The UK FCA and other regulators have repeatedly warned that crypto is high risk and that investors should be prepared to lose all the money they put in. That is not scare language. It is the baseline reality of the market.
How to start trading forex
Forex trading starts with understanding pairs, sessions and leverage.
- Choose a broker that offers the currency pairs you want to trade.
- Practise on demo first, especially if the platform is new to you.
- Learn the major pairs before moving into more volatile crosses.
- Watch economic calendars and central bank events.
- Keep leverage low until you have a proven process.
Forex can look calm compared with crypto, but leverage changes the maths quickly.
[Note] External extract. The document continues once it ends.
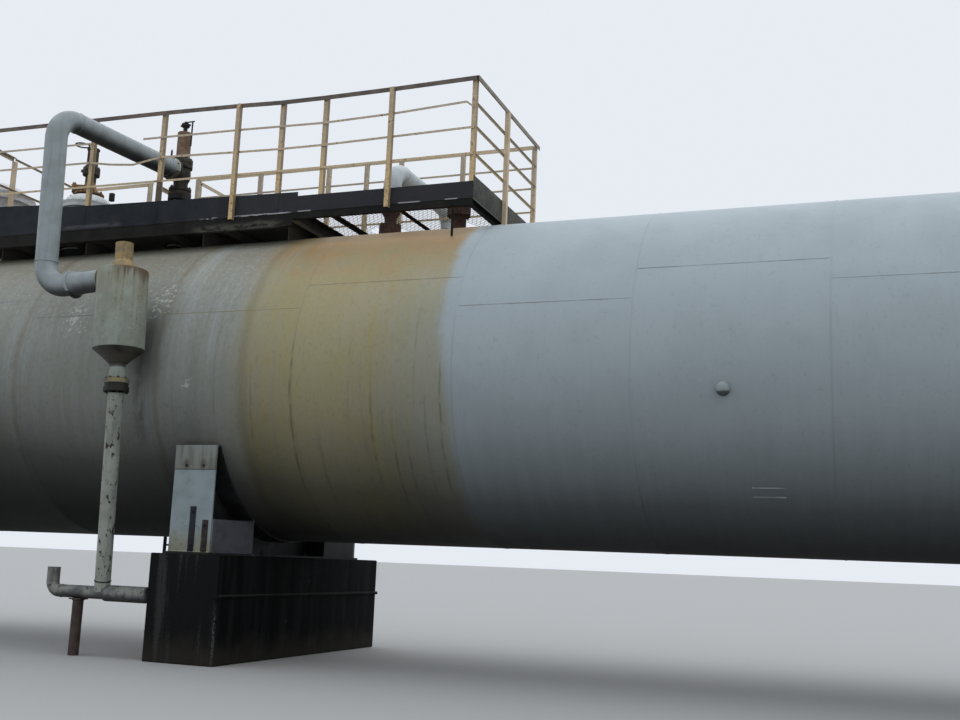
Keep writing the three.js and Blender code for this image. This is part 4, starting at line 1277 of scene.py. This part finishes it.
def make_left_valve(rusty, casting, iron):
    """A relief valve on the manhole's cover, with a capped branch on its right and a lifting ring."""
    x, foot = MANHOLE_X, 4.7953
    stem = Vector((x, 0, foot))
    base = [(0, 0), (0.163, 0), (0.165, 0.003), (0.165, 0.024), (0.160, 0.028), (0.128, 0.032)]
    base += [(0.110, 0.045), (0.094, 0.062), (0.084, 0.080), (0.070, 0.110), (0.061, 0.148), (0, 0.148)]
    branch = [(0, 0), (0.046, 0), (0.046, 0.135), (0.052, 0.140), (0.068, 0.142), (0.068, 0.164)]
    branch += [(0.060, 0.166), (0, 0.166)]
    out = Vector((-0.10, -0.05, 0)).normalized()
    centre = stem + Vector((0, 0, 0.086))
    parts = [turned(base, stem), turned(branch, centre + out * 0.02, out, 32)]
    parts.append(block((x - 0.235, -0.05, foot + 0.005), (x - 0.14, -0.02, foot + 0.020), 0.003))
    ship(parts, "relief_valve_left_base", rusty, "rust_iron", "relief_valve_left", smooth=35)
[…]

A small move against an oversized position can do real damage.
Should beginners use trading signals?
Trading signals can help beginners spot setups and learn how experienced traders structure entries, targets and stop-loss levels. They are most useful when you treat them as decision support, not autopilot.
If you want extra market guidance while you learn, you can explore trading signals. Just do not outsource all your thinking. A signal is still a trade idea, not a guarantee.
Common mistakes new traders make
- Trading too many markets at once
- Using leverage too early
- Ignoring fees and spreads
- Entering trades without a stop-loss
- Changing strategy after every loss
- Following social media hype instead of a plan
- Risking too much on one trade
If you avoid those mistakes, you are already ahead of a surprising number of beginners.
Final thoughts
The best way to start trading is not to rush into live positions. Pick one market, learn the platform, practise your execution, and build a strategy around risk first.
Trading rewards discipline more than excitement. That is less glamorous, but much more useful.